◆ Task brief ◆
Write out the whole listing again, exactly.

◆ Given information ◆
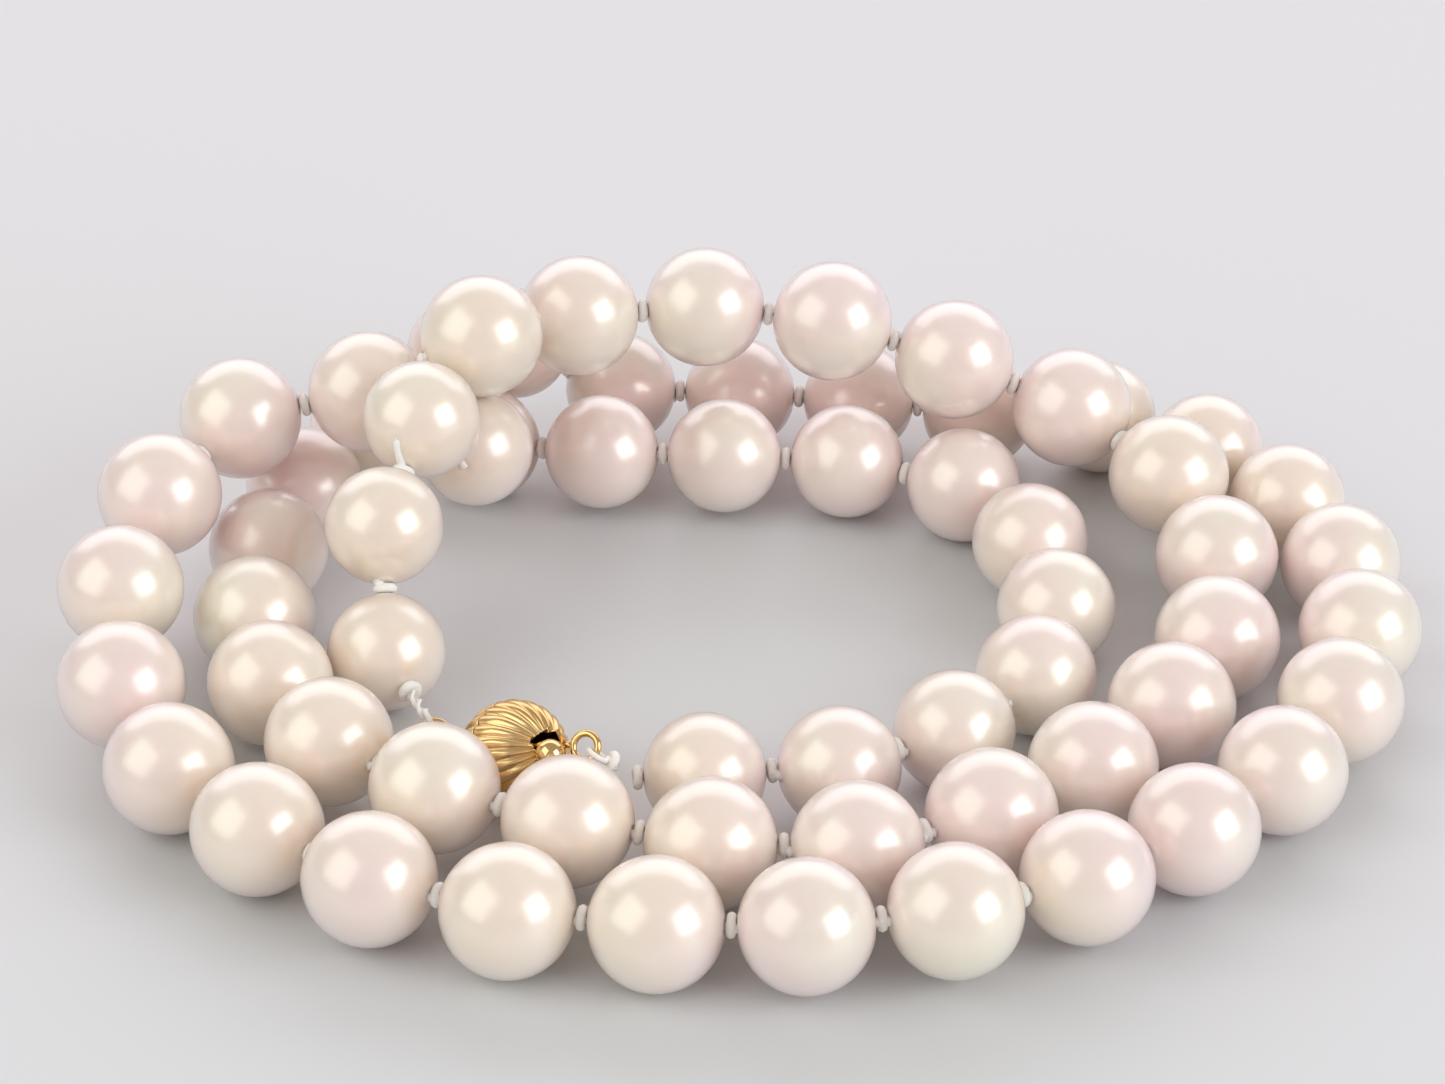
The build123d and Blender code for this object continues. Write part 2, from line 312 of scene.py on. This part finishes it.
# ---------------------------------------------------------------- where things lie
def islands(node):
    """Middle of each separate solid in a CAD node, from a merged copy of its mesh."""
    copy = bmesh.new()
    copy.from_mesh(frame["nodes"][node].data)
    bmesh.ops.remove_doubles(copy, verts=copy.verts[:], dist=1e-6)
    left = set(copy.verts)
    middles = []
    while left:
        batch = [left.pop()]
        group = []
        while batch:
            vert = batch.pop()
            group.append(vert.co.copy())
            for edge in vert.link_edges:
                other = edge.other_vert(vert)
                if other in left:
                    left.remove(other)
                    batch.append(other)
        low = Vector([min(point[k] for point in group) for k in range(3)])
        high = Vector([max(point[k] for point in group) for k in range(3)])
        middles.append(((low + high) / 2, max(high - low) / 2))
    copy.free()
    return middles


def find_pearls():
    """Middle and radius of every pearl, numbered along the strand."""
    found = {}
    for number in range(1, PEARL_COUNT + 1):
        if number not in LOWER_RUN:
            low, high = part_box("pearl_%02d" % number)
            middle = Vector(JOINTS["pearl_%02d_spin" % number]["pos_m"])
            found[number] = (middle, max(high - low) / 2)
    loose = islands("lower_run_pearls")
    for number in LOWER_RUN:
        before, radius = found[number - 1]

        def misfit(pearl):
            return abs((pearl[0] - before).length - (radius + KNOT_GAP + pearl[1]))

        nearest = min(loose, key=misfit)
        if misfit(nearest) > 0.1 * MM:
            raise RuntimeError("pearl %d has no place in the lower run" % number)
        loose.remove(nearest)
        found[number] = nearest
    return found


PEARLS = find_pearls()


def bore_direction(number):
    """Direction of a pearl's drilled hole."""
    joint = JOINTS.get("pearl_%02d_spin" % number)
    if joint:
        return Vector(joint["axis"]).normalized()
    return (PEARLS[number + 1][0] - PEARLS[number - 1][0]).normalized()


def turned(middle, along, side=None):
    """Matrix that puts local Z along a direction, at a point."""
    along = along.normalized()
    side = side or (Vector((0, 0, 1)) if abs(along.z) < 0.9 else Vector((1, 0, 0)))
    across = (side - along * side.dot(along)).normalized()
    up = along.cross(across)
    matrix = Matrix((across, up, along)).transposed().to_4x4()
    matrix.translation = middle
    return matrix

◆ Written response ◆
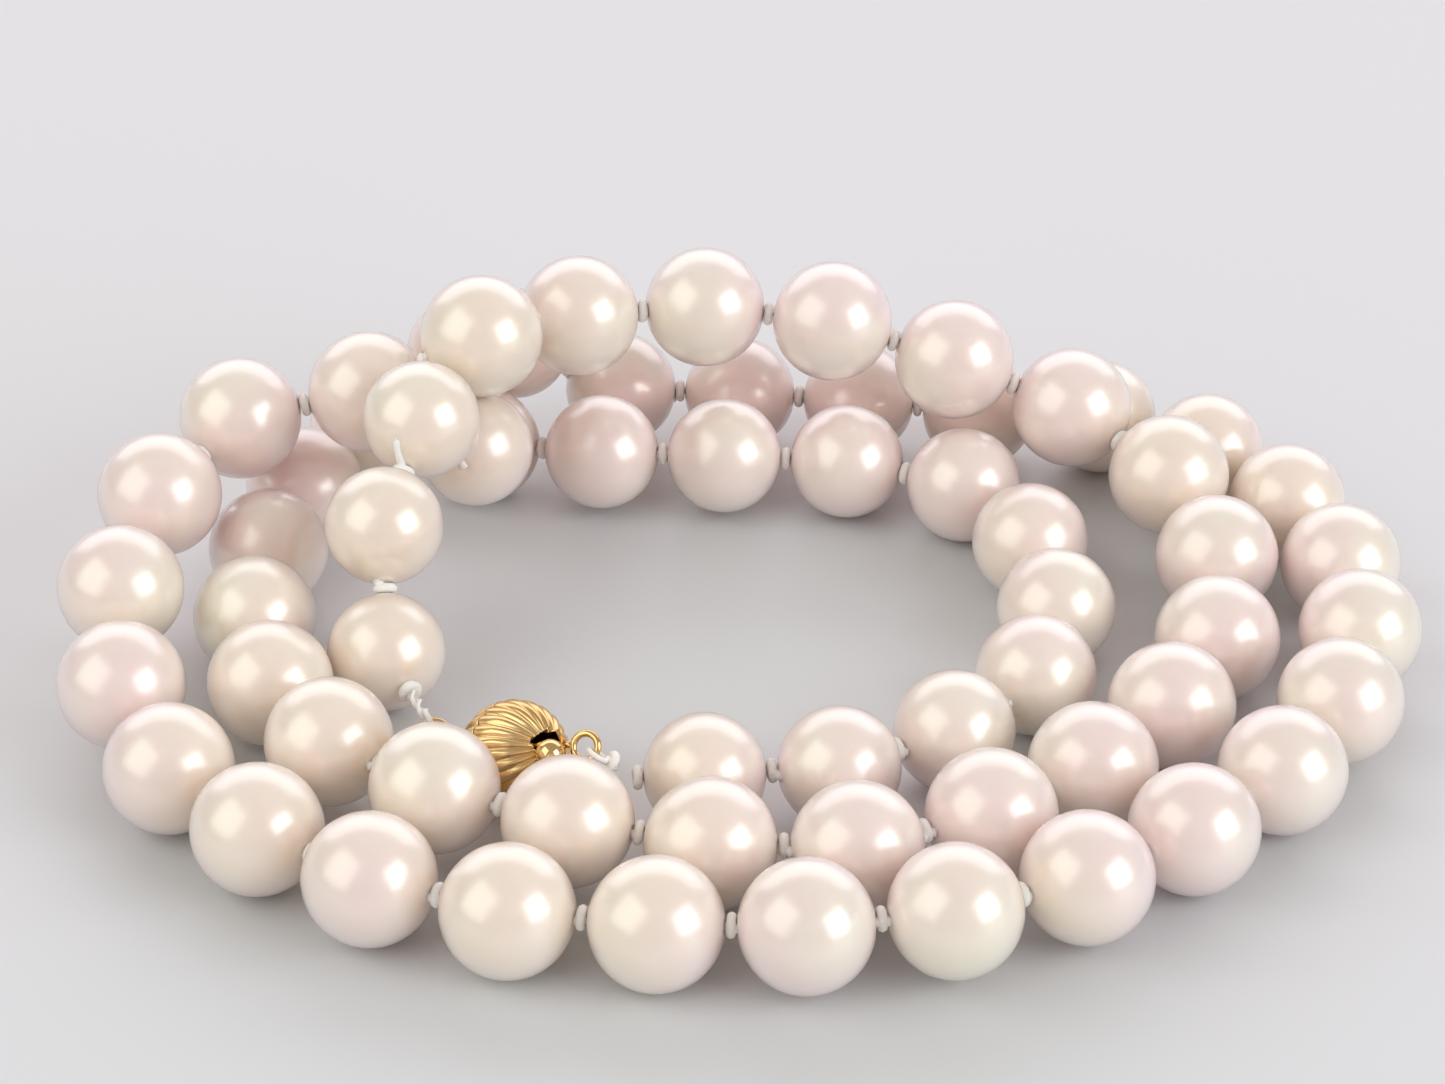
The build123d and Blender code for this object continues. Write part 2, from line 312 of scene.py on. This part finishes it.
# ---------------------------------------------------------------- where things lie
def islands(node):
    """Middle of each separate solid in a CAD node, from a merged copy of its mesh."""
    copy = bmesh.new()
    copy.from_mesh(frame["nodes"][node].data)
    bmesh.ops.remove_doubles(copy, verts=copy.verts[:], dist=1e-6)
    left = set(copy.verts)
    middles = []
    while left:
        batch = [left.pop()]
        group = []
        while batch:
            vert = batch.pop()
            group.append(vert.co.copy())
            for edge in vert.link_edges:
                other = edge.other_vert(vert)
                if other in left:
                    left.remove(other)
                    batch.append(other)
        low = Vector([min(point[k] for point in group) for k in range(3)])
        high = Vector([max(point[k] for point in group) for k in range(3)])
        middles.append(((low + high) / 2, max(high - low) / 2))
    copy.free()
    return middles


def find_pearls():
    """Middle and radius of every pearl, numbered along the strand."""
    found = {}
    for number in range(1, PEARL_COUNT + 1):
        if number not in LOWER_RUN:
            low, high = part_box("pearl_%02d" % number)
            middle = Vector(JOINTS["pearl_%02d_spin" % number]["pos_m"])
            found[number] = (middle, max(high - low) / 2)
    loose = islands("lower_run_pearls")
    for number in LOWER_RUN:
        before, radius = found[number - 1]

        def misfit(pearl):
            return abs((pearl[0] - before).length - (radius + KNOT_GAP + pearl[1]))

        nearest = min(loose, key=misfit)
        if misfit(nearest) > 0.1 * MM:
            raise RuntimeError("pearl %d has no place in the lower run" % number)
        loose.remove(nearest)
        found[number] = nearest
    return found


PEARLS = find_pearls()


def bore_direction(number):
    """Direction of a pearl's drilled hole."""
    joint = JOINTS.get("pearl_%02d_spin" % number)
    if joint:
        return Vector(joint["axis"]).normalized()
    return (PEARLS[number + 1][0] - PEARLS[number - 1][0]).normalized()


def turned(middle, along, side=None):
    """Matrix that puts local Z along a direction, at a point."""
    along = along.normalized()
    side = side or (Vector((0, 0, 1)) if abs(along.z) < 0.9 else Vector((1, 0, 0)))
    across = (side - along * side.dot(along)).normalized()
    up = along.cross(across)
    matrix = Matrix((across, up, along)).transposed().to_4x4()
    matrix.translation = middle
    return matrix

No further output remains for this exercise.